One of my favorite quotes about the human experience is ‘we are what we repeatedly do. Excellence then is not an act but a habit’. It reminds me that achieving more is less about a single instance of herculean greatness, and more about creating consistent habits that allow us to achieve goals. One of the most common challenges to building good habits is time management. Here are four approaches to increasing consistency and improving time management. Some people say that preparation is half the battle, but I would argue that it is the battle. Incorporating these first two habits in order should help you win this hypothetical war.
The first step to developing strong time management skills is scheduling the time and the place where you will do an activity. Clarifying this foundational information for yourself can exponentially increase the odds that you will engage in your goal behavior.
When you are in environments set to facilitate a task, it is much easier to engage with the task itself. Think of going to the gym and why it’s much easier to exercise there than it may be just sitting in your basement. If you’re working out from home, putting together the dumb bells, the outfit you’ll wear, setting up the TV, and the exercise machine the night before will help you wake up in the morning and be many steps closer to actually doing the exercises.
It can help us decide where to start, what to schedule for later, what to delegate, and what to delete. Below is a quick overview of this method:
Try focusing on what has a deadline or severe repercussions for not being completed on time. Follow that by things that are important but not urgent. Schedule them for a definitive time and place at a later time. Next, Focus on the tasks that are urgent but not important, that is to say they need to be done but not necessarily done by you. Letting go of the little things and asking for help can greatly improve our ability to focus on what’s important. Lastly, our deleted items. These are things that aren’t important or urgent. I urge you to simply let them go. Recognizing that something can be deleted from our calendar is just as, if not more, important as recognizing that there is something that needs top priority.

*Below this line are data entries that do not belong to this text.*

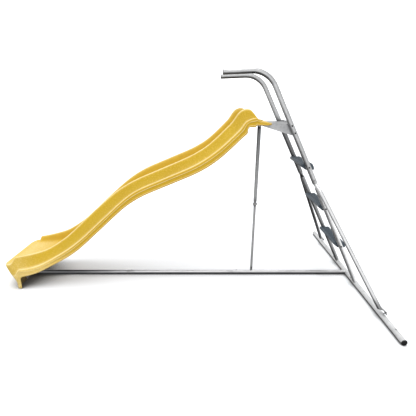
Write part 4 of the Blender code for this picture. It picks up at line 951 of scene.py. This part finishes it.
for side, s in (("near", -1), ("far", 1)):
    pts = [p + Vector((0, s * STILE_Y, 0)) for p in handrail_path()]
    mesh = pipe("handrail_" + side + "_tube", [(p, RAIL_R[0] - 0.00015, RAIL_R[0] - 0.00015) for p in pts], RAIL_R[0] - RAIL_R[1], 48)
    # both handrails take shaded copies, the far one with painted shade below the deck
    smooth(new_object("handrail_" + side + "_tube", mesh, M_TUBE_RAIL if s > 0 else M_TUBE_HAND, "galvanised_tube", "handrail_" + side))
    u = (pts[1] - pts[0]).normalized()
    r = RAIL_R[1] - 0.0006
    prof = [(0.0, -0.0022), (0.0120, -0.0024), (0.0150, -0.0020), (0.0163, -0.0006), (0.0178, 0.0010), (0.0192, 0.0016),
            (0.0203, 0.0012), (0.0208, 0.0), (0.0208, -0.0018), (r, -0.0020), (r, -0.0240), (r - 0.002, -0.0260), (0.0, -0.0260)]
    m = place(pts[0] - u * (0.0020 + GAP), -u)
    smooth(new_object("handrail_" + side + "_plug", lathe("plug", prof, m), M_GREY, "grey_plastic", "handrail_plug_" + side), 50)

# ---------------------------------------------------------------- brace legs
def brace_point(z, s):
    return Vector((stile_x(z) + BRACE_SHIFT, s * (BRACE_REF[1] + BRACE_SPLAY * (BRACE_REF[0] - z)), z))


def brace_path(s):
    """Centre line of a brace: spigot in the upper stile, bend outwards, straight run to the foot."""
    pts = [stile_point(JOINT_Z + SPIGOT_UP, s * STILE_Y), stile_point(JOINT_Z + 0.004, s * STILE_Y),
           stile_point(JOINT_Z - 0.010, s * STILE_Y)]
    for k in (1, 2, 3):
        z = JOINT_Z - 0.010 - 0.024 * k
        w = (0.42, 0.86, 1.0)[k - 1]
        pts.append(stile_point(z, s * STILE_Y).lerp(brace_point(z, s), w))
    return pts


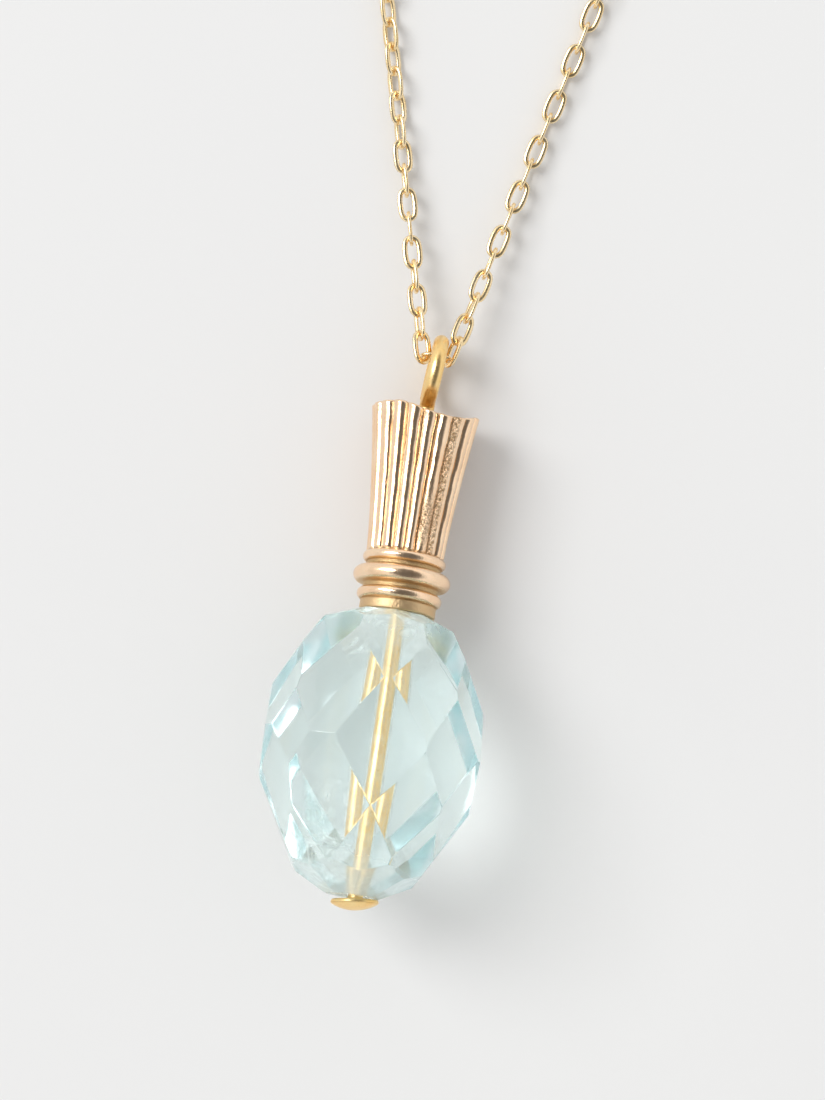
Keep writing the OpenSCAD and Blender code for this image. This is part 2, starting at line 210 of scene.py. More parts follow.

Once you’ve organized yourself, you can maximize efficiency by starting with the hardest task you have. This method of task management is called ‘eating the frog’. The idea is that if you have to eat a frog at some point during your day, it’s best to do it first and then have more ’frog free’ hours. If you wait until later in the day you may end up worrying about small details related to the frog, or doing other tasks that aren’t as important. You will continue to be stuck with a large task that requires a lot of energy at the end of your day.
Always remember that time is a resource. Mastering our time management to maximize our efficiency is one step towards thriving in your personal and work life.